To be done:
Quote only the lines from the top of the listing below down to and including the line with "return CAP_RADIUS *".

Records with modeling code:

•••

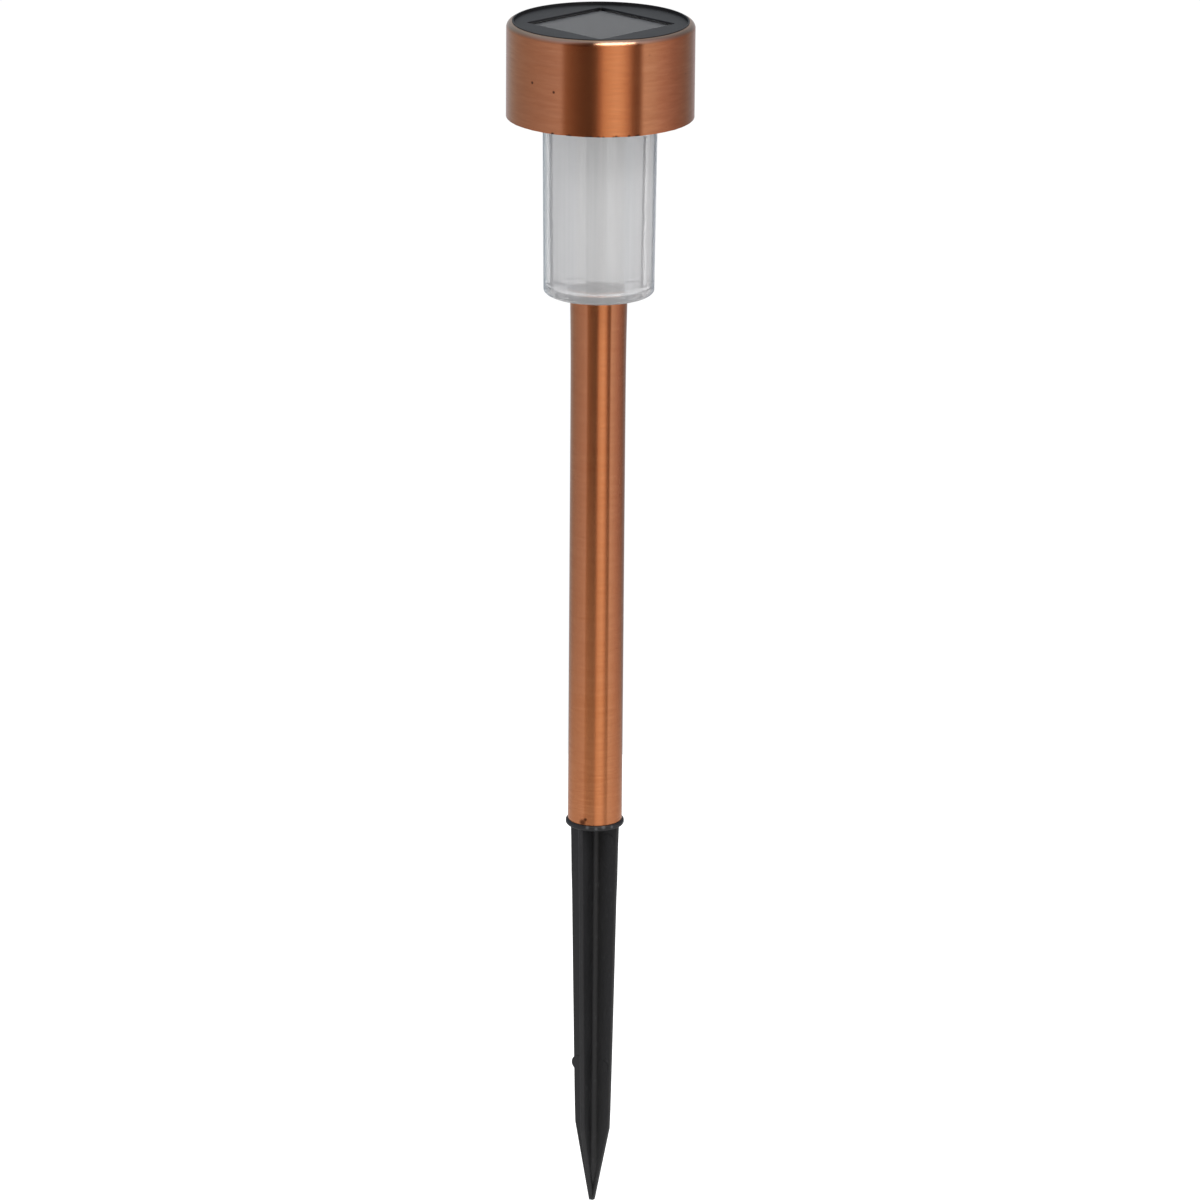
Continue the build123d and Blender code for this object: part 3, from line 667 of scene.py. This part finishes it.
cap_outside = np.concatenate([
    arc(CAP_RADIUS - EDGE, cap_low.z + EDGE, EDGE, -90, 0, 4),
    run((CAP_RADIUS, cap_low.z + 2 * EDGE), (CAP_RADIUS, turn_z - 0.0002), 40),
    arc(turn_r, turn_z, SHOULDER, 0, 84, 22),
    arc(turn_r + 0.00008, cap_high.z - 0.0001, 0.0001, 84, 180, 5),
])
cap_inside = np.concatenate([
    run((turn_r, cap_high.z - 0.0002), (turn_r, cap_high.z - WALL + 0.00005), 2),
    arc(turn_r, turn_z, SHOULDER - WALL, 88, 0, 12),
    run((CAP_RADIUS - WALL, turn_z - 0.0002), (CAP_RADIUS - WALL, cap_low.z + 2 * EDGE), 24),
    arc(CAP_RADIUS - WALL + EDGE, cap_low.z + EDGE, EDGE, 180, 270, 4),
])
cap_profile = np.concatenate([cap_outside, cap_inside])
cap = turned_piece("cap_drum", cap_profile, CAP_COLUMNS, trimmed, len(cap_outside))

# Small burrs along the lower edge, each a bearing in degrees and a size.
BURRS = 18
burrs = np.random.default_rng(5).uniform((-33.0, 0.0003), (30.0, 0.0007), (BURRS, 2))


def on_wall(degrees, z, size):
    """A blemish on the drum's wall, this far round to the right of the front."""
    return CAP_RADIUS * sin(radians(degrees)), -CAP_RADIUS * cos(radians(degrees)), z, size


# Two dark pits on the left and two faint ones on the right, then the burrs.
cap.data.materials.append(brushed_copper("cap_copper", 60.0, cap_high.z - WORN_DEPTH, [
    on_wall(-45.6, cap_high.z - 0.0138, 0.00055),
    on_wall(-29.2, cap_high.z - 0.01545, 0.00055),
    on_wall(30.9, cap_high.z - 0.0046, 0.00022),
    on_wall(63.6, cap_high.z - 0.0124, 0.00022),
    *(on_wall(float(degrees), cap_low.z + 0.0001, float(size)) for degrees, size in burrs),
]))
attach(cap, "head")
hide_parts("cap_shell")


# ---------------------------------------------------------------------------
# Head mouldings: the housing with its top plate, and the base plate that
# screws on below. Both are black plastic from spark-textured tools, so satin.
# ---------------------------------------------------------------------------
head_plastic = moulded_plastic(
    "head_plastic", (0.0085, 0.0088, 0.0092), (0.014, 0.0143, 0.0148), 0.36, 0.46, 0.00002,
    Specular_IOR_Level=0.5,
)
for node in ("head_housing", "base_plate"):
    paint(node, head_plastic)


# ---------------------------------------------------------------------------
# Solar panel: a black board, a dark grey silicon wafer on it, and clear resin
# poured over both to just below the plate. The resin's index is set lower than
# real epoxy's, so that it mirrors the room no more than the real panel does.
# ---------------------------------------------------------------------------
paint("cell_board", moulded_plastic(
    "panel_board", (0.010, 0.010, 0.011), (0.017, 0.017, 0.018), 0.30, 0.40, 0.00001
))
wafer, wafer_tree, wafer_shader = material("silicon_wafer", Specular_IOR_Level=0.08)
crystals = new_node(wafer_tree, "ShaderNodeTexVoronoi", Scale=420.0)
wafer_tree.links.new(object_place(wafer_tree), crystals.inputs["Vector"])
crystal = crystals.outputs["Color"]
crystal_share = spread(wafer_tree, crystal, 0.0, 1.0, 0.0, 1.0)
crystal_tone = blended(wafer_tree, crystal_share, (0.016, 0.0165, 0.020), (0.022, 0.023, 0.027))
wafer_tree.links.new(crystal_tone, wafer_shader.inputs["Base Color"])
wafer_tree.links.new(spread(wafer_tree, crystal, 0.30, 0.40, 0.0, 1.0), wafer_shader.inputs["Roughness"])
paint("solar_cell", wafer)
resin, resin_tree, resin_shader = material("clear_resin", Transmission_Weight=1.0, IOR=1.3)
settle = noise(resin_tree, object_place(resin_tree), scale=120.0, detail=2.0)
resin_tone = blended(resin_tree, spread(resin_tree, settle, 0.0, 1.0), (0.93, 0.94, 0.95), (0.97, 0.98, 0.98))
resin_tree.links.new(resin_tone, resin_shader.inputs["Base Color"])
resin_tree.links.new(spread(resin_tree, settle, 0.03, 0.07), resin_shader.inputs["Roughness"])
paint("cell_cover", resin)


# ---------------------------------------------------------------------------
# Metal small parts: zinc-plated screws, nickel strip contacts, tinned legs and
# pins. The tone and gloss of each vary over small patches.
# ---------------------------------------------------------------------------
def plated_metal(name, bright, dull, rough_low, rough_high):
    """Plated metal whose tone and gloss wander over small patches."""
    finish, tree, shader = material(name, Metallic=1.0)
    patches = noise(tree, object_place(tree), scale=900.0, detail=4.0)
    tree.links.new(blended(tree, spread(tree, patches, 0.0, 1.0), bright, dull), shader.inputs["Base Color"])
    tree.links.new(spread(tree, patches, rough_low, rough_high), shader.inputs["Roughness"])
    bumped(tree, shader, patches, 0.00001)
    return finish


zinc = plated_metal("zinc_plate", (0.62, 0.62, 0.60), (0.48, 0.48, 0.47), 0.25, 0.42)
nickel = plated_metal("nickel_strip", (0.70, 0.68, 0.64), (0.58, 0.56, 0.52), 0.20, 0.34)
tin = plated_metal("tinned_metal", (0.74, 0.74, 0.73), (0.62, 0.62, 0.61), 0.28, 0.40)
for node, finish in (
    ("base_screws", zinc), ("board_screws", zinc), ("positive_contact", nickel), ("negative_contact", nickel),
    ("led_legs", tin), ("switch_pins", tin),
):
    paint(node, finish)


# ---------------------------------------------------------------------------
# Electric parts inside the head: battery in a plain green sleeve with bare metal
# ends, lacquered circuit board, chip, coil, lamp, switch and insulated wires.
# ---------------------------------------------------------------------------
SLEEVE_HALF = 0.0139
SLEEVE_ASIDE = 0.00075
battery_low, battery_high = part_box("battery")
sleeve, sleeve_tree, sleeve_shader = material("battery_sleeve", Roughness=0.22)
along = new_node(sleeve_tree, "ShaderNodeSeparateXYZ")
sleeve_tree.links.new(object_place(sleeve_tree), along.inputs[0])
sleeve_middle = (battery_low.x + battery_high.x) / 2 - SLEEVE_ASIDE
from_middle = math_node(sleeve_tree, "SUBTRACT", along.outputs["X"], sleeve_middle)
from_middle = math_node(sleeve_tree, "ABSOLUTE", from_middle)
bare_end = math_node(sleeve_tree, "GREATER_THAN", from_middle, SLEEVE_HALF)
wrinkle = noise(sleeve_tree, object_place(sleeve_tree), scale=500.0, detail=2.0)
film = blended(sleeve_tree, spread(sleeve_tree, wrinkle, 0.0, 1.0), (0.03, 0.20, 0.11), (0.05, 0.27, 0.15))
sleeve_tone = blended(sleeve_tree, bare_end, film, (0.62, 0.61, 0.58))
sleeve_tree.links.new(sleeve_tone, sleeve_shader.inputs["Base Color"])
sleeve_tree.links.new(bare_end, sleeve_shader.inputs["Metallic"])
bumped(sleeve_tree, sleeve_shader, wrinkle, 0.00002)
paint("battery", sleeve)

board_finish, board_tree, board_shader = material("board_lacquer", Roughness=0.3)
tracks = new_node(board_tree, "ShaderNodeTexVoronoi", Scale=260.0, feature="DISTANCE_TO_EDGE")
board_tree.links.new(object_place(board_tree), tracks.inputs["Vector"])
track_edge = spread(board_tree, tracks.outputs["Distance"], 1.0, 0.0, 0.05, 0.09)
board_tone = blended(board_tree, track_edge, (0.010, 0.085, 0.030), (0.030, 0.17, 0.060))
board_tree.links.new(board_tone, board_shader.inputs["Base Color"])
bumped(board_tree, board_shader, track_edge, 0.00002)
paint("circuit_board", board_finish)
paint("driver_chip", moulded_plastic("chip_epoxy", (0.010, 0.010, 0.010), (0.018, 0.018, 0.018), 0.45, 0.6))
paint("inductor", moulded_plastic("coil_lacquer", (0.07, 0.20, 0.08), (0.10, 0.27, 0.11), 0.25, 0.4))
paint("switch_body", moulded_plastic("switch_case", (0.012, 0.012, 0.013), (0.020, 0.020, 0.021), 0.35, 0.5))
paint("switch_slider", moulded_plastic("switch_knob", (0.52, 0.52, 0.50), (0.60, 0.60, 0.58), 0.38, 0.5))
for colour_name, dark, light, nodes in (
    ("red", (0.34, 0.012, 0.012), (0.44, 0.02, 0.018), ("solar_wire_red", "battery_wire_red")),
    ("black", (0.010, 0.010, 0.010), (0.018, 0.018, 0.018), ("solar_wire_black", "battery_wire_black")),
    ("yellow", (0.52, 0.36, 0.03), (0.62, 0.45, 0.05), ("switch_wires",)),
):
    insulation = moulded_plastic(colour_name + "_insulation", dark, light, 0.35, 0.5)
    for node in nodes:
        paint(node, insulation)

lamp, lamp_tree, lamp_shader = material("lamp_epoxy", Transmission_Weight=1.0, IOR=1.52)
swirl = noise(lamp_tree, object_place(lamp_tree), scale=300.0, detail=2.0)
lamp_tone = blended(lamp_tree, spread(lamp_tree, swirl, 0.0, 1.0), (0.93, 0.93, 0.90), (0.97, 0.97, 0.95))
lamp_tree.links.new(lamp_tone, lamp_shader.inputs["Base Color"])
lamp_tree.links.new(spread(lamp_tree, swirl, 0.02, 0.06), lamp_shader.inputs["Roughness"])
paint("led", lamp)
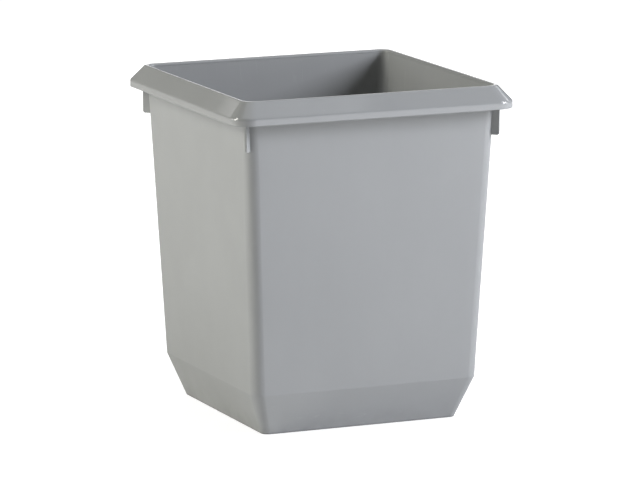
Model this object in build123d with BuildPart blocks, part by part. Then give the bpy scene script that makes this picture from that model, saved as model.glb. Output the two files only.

•••

Result of the exercise:
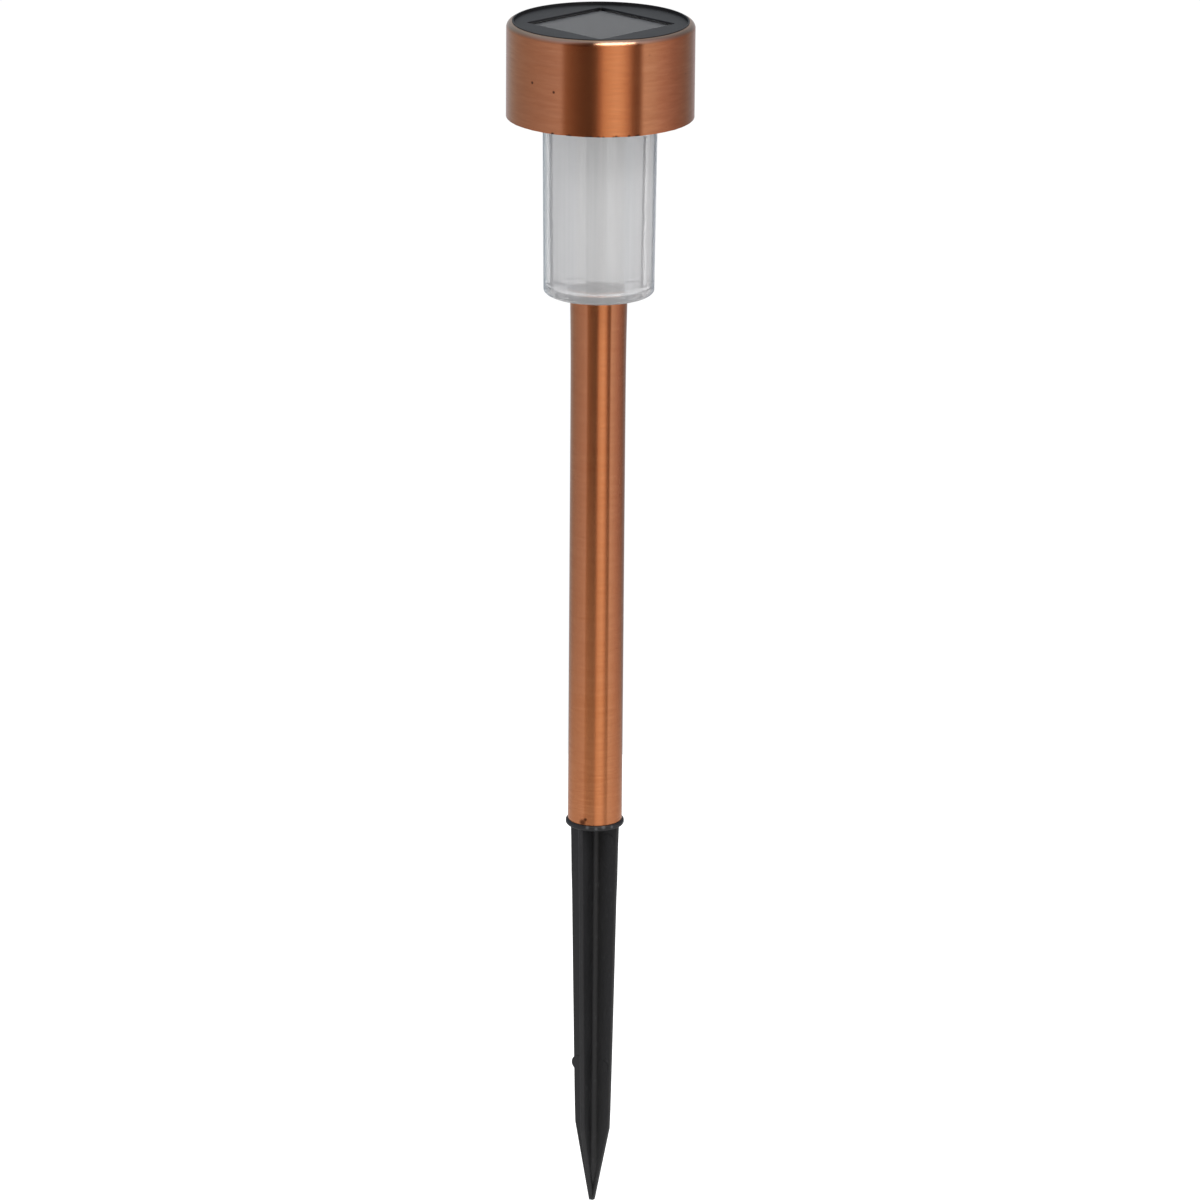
Continue the build123d and Blender code for this object: part 3, from line 667 of scene.py. This part finishes it.
cap_outside = np.concatenate([
    arc(CAP_RADIUS - EDGE, cap_low.z + EDGE, EDGE, -90, 0, 4),
    run((CAP_RADIUS, cap_low.z + 2 * EDGE), (CAP_RADIUS, turn_z - 0.0002), 40),
    arc(turn_r, turn_z, SHOULDER, 0, 84, 22),
    arc(turn_r + 0.00008, cap_high.z - 0.0001, 0.0001, 84, 180, 5),
])
cap_inside = np.concatenate([
    run((turn_r, cap_high.z - 0.0002), (turn_r, cap_high.z - WALL + 0.00005), 2),
    arc(turn_r, turn_z, SHOULDER - WALL, 88, 0, 12),
    run((CAP_RADIUS - WALL, turn_z - 0.0002), (CAP_RADIUS - WALL, cap_low.z + 2 * EDGE), 24),
    arc(CAP_RADIUS - WALL + EDGE, cap_low.z + EDGE, EDGE, 180, 270, 4),
])
cap_profile = np.concatenate([cap_outside, cap_inside])
cap = turned_piece("cap_drum", cap_profile, CAP_COLUMNS, trimmed, len(cap_outside))

# Small burrs along the lower edge, each a bearing in degrees and a size.
BURRS = 18
burrs = np.random.default_rng(5).uniform((-33.0, 0.0003), (30.0, 0.0007), (BURRS, 2))


def on_wall(degrees, z, size):
    """A blemish on the drum's wall, this far round to the right of the front."""
    return CAP_RADIUS * sin(radians(degrees)), -CAP_RADIUS * cos(radians(degrees)), z, size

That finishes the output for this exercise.